Research by Betz and Rose showed that logic utilization reaches 100 percent when only 50 to 60 percent of LUT inputs remain accessible through the cluster’s local routing network. Common inputs shared across multiple LEs and locally generated feedback signals do not create bottlenecks.
Area efficiency improves with cluster sizes up to approximately eight logic elements per cluster. Beyond this range, the diminishing returns of shared interconnect no longer justify the additional routing complexity.
Interconnect Architecture Design
The interconnect architecture describes the complete set of wiring resources that enable connections between logic elements. This differs from interconnect circuit design, which focuses on individual wire drivers and amplifiers.
Connection Hierarchy
Connections between logic elements typically require three distinct types of routing:
- Logic element to wiring channel connections
- Wire segment connections within a channel
- Connections between orthogonal wiring channels
SRAM-based FPGAs generally allow each logic element input or output to connect to multiple wires in the channel, providing greater flexibility than antifuse-based alternatives. Inter-channel connections would ideally use full crossbars, but most commercial FPGAs limit this capability due to the high cost of programming transistors.
Routing Segment Length Optimization
Segmented wiring channels break long routing tracks at programmable interconnection points. A segment may span several logic elements before reaching a switch point, reducing delay compared to segments broken at every logic element.
The optimal segmentation scheme uses a majority of length-3 tracks with most remaining tracks at length-2. Minimal use of length-1 segments achieves the best balance between routing flexibility and propagation delay. Routing channel width may vary across the chip—while uniform channel sizes improve routability, making channels that feed I/O pins 25 percent larger can help meet external pin constraints.
Pinout Estimation Using Rent’s Rule
Determining the appropriate pin count for an FPGA requires balancing package cost against logic utilization.

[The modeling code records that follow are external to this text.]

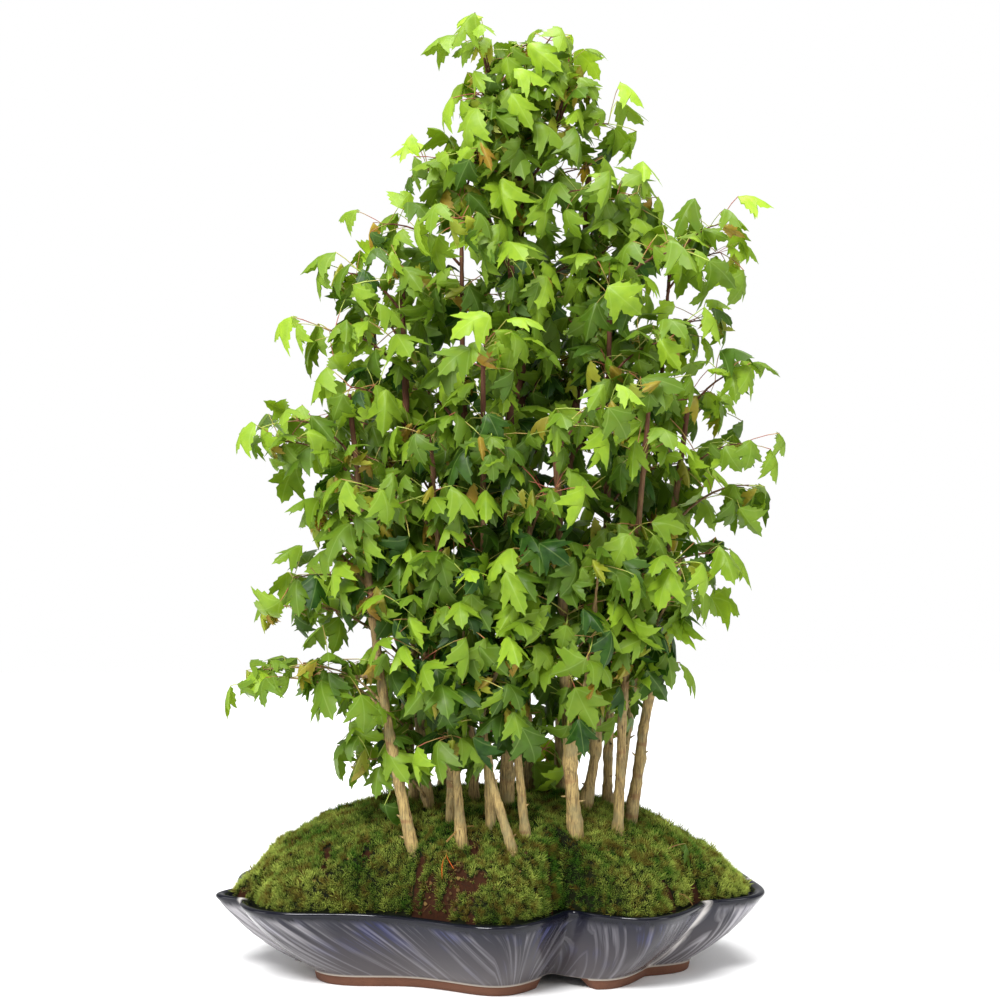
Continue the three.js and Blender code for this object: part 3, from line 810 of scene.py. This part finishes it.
# %% Dry litter
dry, tree, surface = start_material("dry_bark_and_straw", {"Specular IOR Level": 0.12})
tint = add(tree, "Attribute", {"attribute_name": "tint"}).outputs["Fac"]
place = add(tree, "TexCoord").outputs["Object"]
fleck = add(tree, "TexNoise", {"Scale": 1 / (1.5 * MM), "Detail": 3}, {"Vector": place}).outputs["Fac"]
tone = add(
    tree, "Mix", {"data_type": "RGBA", 6: linear("#22130a"), 7: linear("#b08d50")}, {0: tint}
).outputs[2]
tone = layered(tree, tone, "#a8511c", tint, 0.85, 0.95)
colour_and_gloss(tree, surface, tone, fleck, 0.6, 0.9)
make_piece("moss_litter", litter_mesh, ["moss_cover"], [dry])
print("litter triangles:", triangles(litter_mesh))

# %% [markdown]
# ## Trunks
# Young maples have thin, flaking, tan bark over grey, with fissures that run up the
# trunk and a ring wherever a pair of leaves once stood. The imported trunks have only
# seven sides, so each gets a copy that is merged, remeshed into one even skin of fine
# quads, smoothed, and then carved by noise: long ridges, leaf rings and knots.

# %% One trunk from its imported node
SKIN_VOXEL = 0.95 * MM
ROOT_FLARE = 0.042
TREE_NAMES = sorted(name for name in nodes if name.startswith("tree_"))
print("trunks:", len(TREE_NAMES))


def bark_relief(point, seed, thickness):
    """How far a point of the bark stands out, in mm. The point is in mm too."""
    ridges = noise.noise(Vector((point.x / 1.7, point.y / 1.7, point.z / 14 + seed)))
    flakes = noise.noise(Vector((point.x / 3.4, point.y / 3.4, point.z / 7 - seed)))
    wander = 9 * noise.noise(Vector((seed * 3.1, 0, point.z / 60)))
    spacing = 25 + 6 * math.sin(seed * 2.7)
    along = ((point.z + wander) % spacing) / spacing - 0.5
    ring = math.exp(-((along * spacing / 1.5) ** 2))
    burl = max(0, noise.noise(Vector((point.x / 9, point.y / 9, point.z / 17 + seed * 5))) - 0.12)
    return (0.24 * ridges + 0.5 * flakes + 0.3 * ring + 2.8 * burl + 0.5) * thickness


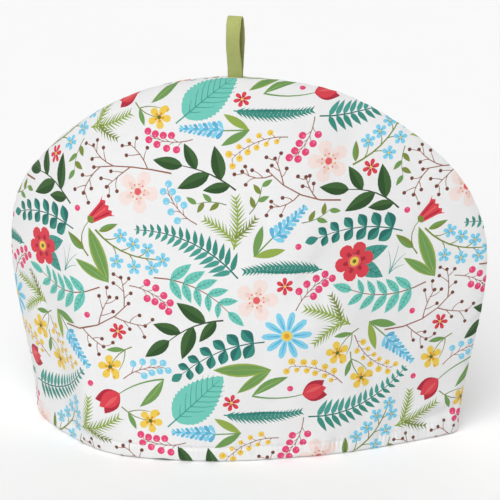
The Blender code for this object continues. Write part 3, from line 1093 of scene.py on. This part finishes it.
def tape_path():
    """(depth, height) points along the middle of the folded tape, from one end to the other."""
    rest = TAPE_THICKNESS / 2 + SEAM_GAP / 2
    foot = SEAM_HEIGHT - SEAM_PINCH
    turn = np.linspace(0, pi, 121)
    bow = -np.cos(turn) * (rest + LOOP_SLACK * LOOP_OPEN * np.sin(turn))
    tuck = np.linspace(foot - TAPE_TUCK, foot, 6)[:-1]
    across = np.concatenate((np.full(len(tuck), -rest), bow, np.full(len(tuck), rest)))
    return np.stack((across, np.concatenate((tuck, foot + LOOP_RISE * np.sin(turn), tuck[::-1]))), 1)


def tape_section():
    """The tape's section as (share of half its width, height) points: round edges with a rib along each."""
    w = np.linspace(-1, 1, 25)
    face = TAPE_THICKNESS / 2 * (0.92 - 0.45 * np.abs(w) ** 8 + 0.10 * bell(np.abs(w) - 0.82, 0.07))
    return np.concatenate((np.stack((w, face), 1), np.stack((w[::-1], -face[::-1]), 1)))


def tape_uv(mesh, points, way, section):
    """UV places of the tape's corners: along it, round it, and its two cut ends apart from that."""
    sides = len(section)
    girth = way_along(section * (TAPE_WIDTH / 2, 1))
    uv = []
    for polygon in mesh.polygons:
        places = [divmod(i, sides) for i in polygon.vertices]
        columns = [k for _, k in places]
        wraps = max(columns) - min(columns) > sides / 2
        for r, k in places:
            if len(places) > 4:
                uv.append((CAP_UV[0] + 0.1 * (r > 0) + points[r, k, 0], CAP_UV[1]))
            else:
                round_it = girth[-1] + TAPE_THICKNESS if wraps and k == 0 else girth[k]
                uv.append((0.5 + (way[r] - way[-1] / 2) / TAPE_UV_SPAN, round_it / TAPE_UV_SPAN))
    return np.array(uv)


def loop_tape(name, material):
    """The folded green tape, slightly uneven: (object, its length)."""
    path, section = tape_path(), tape_section()
    foot = SEAM_HEIGHT - SEAM_PINCH
    up = path[:, 1]
    way = way_along(path)
    ahead = unit(np.gradient(path, axis=0))
    out = np.stack((ahead[:, 1], -ahead[:, 0]), 1)
    twist = LOOP_TURN * smooth(up, foot, foot + LOOP_RISE * 0.5)
    twist = twist + LOOP_CURL * bell((up - foot) / LOOP_RISE - 0.5, 0.3)
    wide = TAPE_WIDTH / 2 * (1 + 0.012 * np.sin(way * 330) + 0.008 * np.sin(way * 791 + 1))
    s = section[None, :, 0] * wide[:, None]
    y, z = (path[:, i, None] + out[:, i, None] * section[None, :, 1] for i in range(2))
    c, sn = np.cos(twist)[:, None], np.sin(twist)[:, None]
    points = np.stack((LOOP_X + s * c - y * sn, s * sn + y * c, z), -1)
    faces = tube_faces(np.arange(s.size).reshape(s.shape))
    obj = make_object(name, points.reshape(-1, 3), faces, material)
    face_outwards(obj.data)
    lay_uv(obj.data, tape_uv(obj.data, points, way, section))
    return obj, float(way[-1])


# ---------------------------------------------------------------- materials


COTTON_THREADS, TWILL_THREADS = 1500, 170  # across the whole UV square
SLUB = ((900, 60), (60, 900))  # unevenness of warp and weft: fine across the threads and long along them
THREAD_TONE, BLOTCH_TONE = 0.06, 0.05  # how much they and soft blotches darken the cotton
BEND_LIGHT_NEAR, BEND_LIGHT_FAR = 0.03, 0.16  # painted highlight at the tape's bend: full this near to the bend and gone this far from it, as shares of the UV square
BEND_HIGHLIGHT, FOOT_SHADE, UNLIT = 1.06, 0.90, -0.22  # painted light and shade in the tape's tone: lighter at its bend, darker at its foot, and painted shade inside the loop


class Nodes:
    """Short ways to add and join the nodes of a material or a world."""

    def __init__(self, owner, shader="Principled BSDF"):
        owner.use_nodes = True
        self.owner, self.tree = owner, owner.node_tree
        self.shader = self.tree.nodes[shader]

    def join(self, node, inputs):
        """Sets inputs to values or links. An input is named, or numbered as i0, i1 and so on."""
        for key, value in inputs.items():
            key = key.replace("_", " ")
            socket = node.inputs[int(key[1:])] if key[0] == "i" and key[1:].isdigit() else node.inputs[key]
            if isinstance(value, bpy.types.NodeSocket):
                self.tree.links.new(value, socket)
            else:
                socket.default_value = value

    def add(self, kind, settings=(), **inputs):
        node = self.tree.nodes.new("ShaderNode" + kind)
        for key, value in dict(settings).items():
            setattr(node, key, value)
        self.join(node, inputs)
        return node

    def math(self, operation, a, b=0.0, c=0.0):
        return self.add("Math", {"operation": operation}, i0=a, i1=b, i2=c).outputs[0]

    def noise(self, vector, stretch=None, **inputs):
        """Noise, drawn out where stretch gives a scale for each axis."""
        if stretch:
            vector = self.add("Mapping", Vector=vector, Scale=(*stretch, 1)).outputs[0]
        return self.add("TexNoise", Vector=vector, **inputs).outputs[0]

    def grey(self, tone, blue=None):
        return self.add("CombineColor", Red=tone, Green=tone, Blue=tone if blue is None else blue).outputs[0]

    def toned(self, colour, tone):
        """The colour times a tone."""
        settings = {"data_type": "RGBA", "blend_type": "MULTIPLY"}
        return self.add("Mix", settings, i0=1.0, i6=colour, i7=self.grey(tone)).outputs[2]

    def finish(self, strength, distance, height, **inputs):
        """Joins the shader, with a bump of the height given, and returns the material."""
        bump = self.add("Bump", Strength=strength, Distance=distance, Height=height)
        self.join(self.shader, {"Normal": bump.outputs[0], **inputs})
        return self.owner


def weave(nodes, vector, count):
    """Height of a plain weave whose threads lie both ways, count of them in each unit of the vector."""
    parts = nodes.add("SeparateXYZ", Vector=vector).outputs
    warp, weft = (nodes.math("SINE", nodes.math("MULTIPLY", parts[i], 2 * pi * count)) for i in range(2))
    return nodes.math("MULTIPLY_ADD", nodes.math("MULTIPLY", warp, weft), 0.5, 0.5)


def cotton_material(name):
    """Printed plain-weave cotton: the print's corner colours, thread-to-thread variation and a fine weave."""
    n = Nodes(bpy.data.materials.new(name))
    uv = n.add("UVMap", {"uv_map": "OFBake"}).outputs[0]
    dyed = n.add("Attribute", {"attribute_name": "Print"}).outputs[0]
    threads = n.math("ADD", *(n.noise(uv, stretch, Scale=1.0, Detail=2.0) for stretch in SLUB))
    cloud = n.math("MULTIPLY_ADD", n.noise(uv, Scale=38.0, Detail=3.0), BLOTCH_TONE, 1 - BLOTCH_TONE / 2)
    tone = n.math("MULTIPLY", n.math("MULTIPLY_ADD", threads, THREAD_TONE, 1 - THREAD_TONE), cloud)
    height = n.math("ADD", weave(n, uv, COTTON_THREADS), n.math("MULTIPLY", threads, 0.8))
    return n.finish(0.22, 0.00012, height, Base_Color=n.toned(dyed, tone), Roughness=0.88, Sheen_Weight=0.12,
                    Sheen_Roughness=0.45, Specular_IOR_Level=0.25)


def thread_material(name):
    """White sewing thread, a little uneven."""
    n = Nodes(bpy.data.materials.new(name))
    twist = n.noise(n.add("NewGeometry").outputs["Position"], Scale=2500.0, Detail=2.0)
    tone = n.math("MULTIPLY_ADD", twist, 0.12, 0.80)
    colour = n.grey(tone, n.math("MULTIPLY", tone, 1.02))
    return n.finish(0.4, 0.0001, twist, Base_Color=colour, Roughness=0.7, Sheen_Weight=0.2)


def tape_material(name):
    """Green cotton tape with a fine twill, with painted light: lighter at the bend where it catches the
    light, darker towards its foot, and painted shade inside the loop.
    """
    n = Nodes(bpy.data.materials.new(name))
    uv = n.add("UVMap", {"uv_map": "OFBake"}).outputs[0]
    ribs = weave(n, n.add("Mapping", Vector=uv, Rotation=(0, 0, 0.6)).outputs[0], TWILL_THREADS)
    streaks = n.noise(uv, (12, 160), Scale=4.0, Detail=3.0)
    mixed = n.math("ADD", n.math("MULTIPLY", ribs, 0.35), n.math("MULTIPLY", streaks, 0.65))
    blotch = n.math("MULTIPLY", n.noise(uv, Scale=16.0, Detail=2.0), 0.3)
    ramp = n.add("ValToRGB", Fac=n.math("ADD", n.math("MULTIPLY", mixed, 0.7), blotch))
    for stop, position, green in zip(ramp.color_ramp.elements, (0.25, 0.75), TAPE_GREENS):
        stop.position, stop.color = position, (*linear(green), 1)
    along_it, round_it = n.add("SeparateXYZ", Vector=uv).outputs[:2]
    # painted light: the tape is lighter at its bend and darker towards its foot
    from_bend = n.math("ABSOLUTE", n.math("SUBTRACT", along_it, 0.5))
    bend_light = n.add("MapRange", Value=from_bend, From_Min=BEND_LIGHT_NEAR, From_Max=BEND_LIGHT_FAR, To_Min=BEND_HIGHLIGHT,
                  To_Max=FOOT_SHADE)
    # painted shade on the inside of the loop
    half = TAPE_WIDTH / 2 / TAPE_UV_SPAN
    inside = n.math("COMPARE", round_it, half, half)
    tone = n.math("MULTIPLY", bend_light.outputs[0], n.math("MULTIPLY_ADD", inside, UNLIT, 1.0))
    return n.finish(0.5, 0.00015, mixed, Base_Color=n.toned(ramp.outputs[0], tone), Roughness=0.8,
                    Sheen_Weight=0.15, Sheen_Roughness=0.4, Specular_IOR_Level=0.25)


def floor_material(name):
    """Pale matt floor, hardly uneven."""
    n = Nodes(bpy.data.materials.new(name))
    noise = n.noise(n.add("NewGeometry").outputs["Position"], Scale=3.0)
    tone = n.math("MULTIPLY_ADD", noise, 0.01, 0.945)
    n.join(n.shader, {"Base_Color": n.grey(tone), "Roughness": 0.9, "Specular_IOR_Level": 0.1})
    return n.owner


# ---------------------------------------------------------------- floor, light and camera


def add_floor():
    bpy.ops.mesh.primitive_plane_add(size=12, location=(0, 0, 0))
    floor = bpy.context.object
    floor.name = "floor"
    floor.data.materials.append(floor_material("pale_floor"))


def add_sun(name, azimuth, elevation, spread, strength):
    """A broad, soft studio light. Its azimuth is 0 in front of the cosy, and negative to the left."""
    a, e = radians(azimuth), radians(elevation)
    towards = Vector((sin(a) * cos(e), -cos(a) * cos(e), sin(e)))
    data = bpy.data.lights.new(name, "SUN")
    data.angle, data.energy = radians(spread), strength
    light = bpy.data.objects.new(name, data)
    light.location = towards
    light.rotation_euler = towards.to_track_quat("Z", "Y").to_euler()
    bpy.context.scene.collection.objects.link(light)


def light_room():
    """A white room that is dim ahead of the cosy and grows brighter towards the back."""
    world = bpy.data.worlds.new("studio")
    n = Nodes(world, "Background")
    direction = n.add("TexCoord").outputs["Generated"]
    back = n.add("SeparateXYZ", Vector=direction).outputs["Y"]
    glow = n.math("MAXIMUM", n.math("MULTIPLY", back, ROOM_BEHIND), ROOM_AHEAD)
    n.join(n.shader, {"Strength": glow, "Color": (1, 1, 1, 1)})
    bpy.context.scene.world = world


def add_camera():
    a, e = CAMERA_AZIMUTH, CAMERA_ELEVATION
    back = Vector((sin(a) * cos(e), -cos(a) * cos(e), sin(e)))
    data = bpy.data.cameras.new("camera")
    data.sensor_width = SENSOR
    data.lens = SENSOR * FOCAL_PIXELS / PICTURE
    data.shift_x, data.shift_y = CAMERA_SHIFT
    camera = bpy.data.objects.new("camera", data)
    camera.location = CAMERA_TARGET + back * CAMERA_DISTANCE
    camera.rotation_euler = back.to_track_quat("Z", "Y").to_euler()
    bpy.context.scene.collection.objects.link(camera)
    bpy.context.scene.camera = camera


# ---------------------------------------------------------------- the object and its stage

cotton = cotton_material("printed_cotton_cloth")
thread = thread_material("white_thread")
layout = lay_out(SEED)
Panel = namedtuple("Panel", "node front folds shift")
PANELS = (Panel("front_panel", True, FRONT_FOLDS, (0, 0)), Panel("back_panel", False, BACK_FOLDS, (90, 60)))
for panel in PANELS:
    obj, cloth, area = panel_cloth(panel, layout, cotton)
    row = stitches(panel, cloth, thread)
    for piece in (obj, row):
        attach(piece, "root")
    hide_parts(panel.node)

tape, tape_length = loop_tape("loop_tape", tape_material("green_tape"))
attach(tape, "root")
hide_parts("hanging_loop")

add_floor()
add_sun("key", azimuth=-10, elevation=45, spread=60, strength=3.0)
light_room()
bpy.context.scene.view_settings.view_transform = "Standard"
add_camera()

Too few pins prevents full use of the logic array; too many pins unnecessarily increases packaging expense, which often exceeds the chip cost itself.
Rent’s Rule, formulated by E. F. Rent at IBM in 1960, provides the empirical relationship:
\[ N_p = K_p N_g^{\beta} \]
Where:
- \( N_p \) = number of pins
- \( N_g \) = number of logic gates
- \( \beta \) = Rent’s constant (typically 0.45 to 0.6)
- \( K_p \) = proportionality constant (approximately 0.8 to 2.5)
Early IBM mainframes measured \( \beta = 0.6 \) and \( K_p = 2.5 \), while modern microprocessor designs show \( \beta = 0.45 \) and \( K_p = 0.82 \). These parameters must be determined empirically from sample designs, as they vary with system type and design methodology.
Outlook
The continued scaling of FPGA fabrics demands increasingly sophisticated architectural trade-offs as process nodes advance. Emerging research explores heterogeneous logic elements with mixed LUT sizes, adaptive routing channels that reconfigure based on design requirements, and machine learning methods for architecture exploration. The fundamental tension between logic density and routing flexibility will remain central to FPGA design, driving innovations in both circuit techniques and CAD algorithms.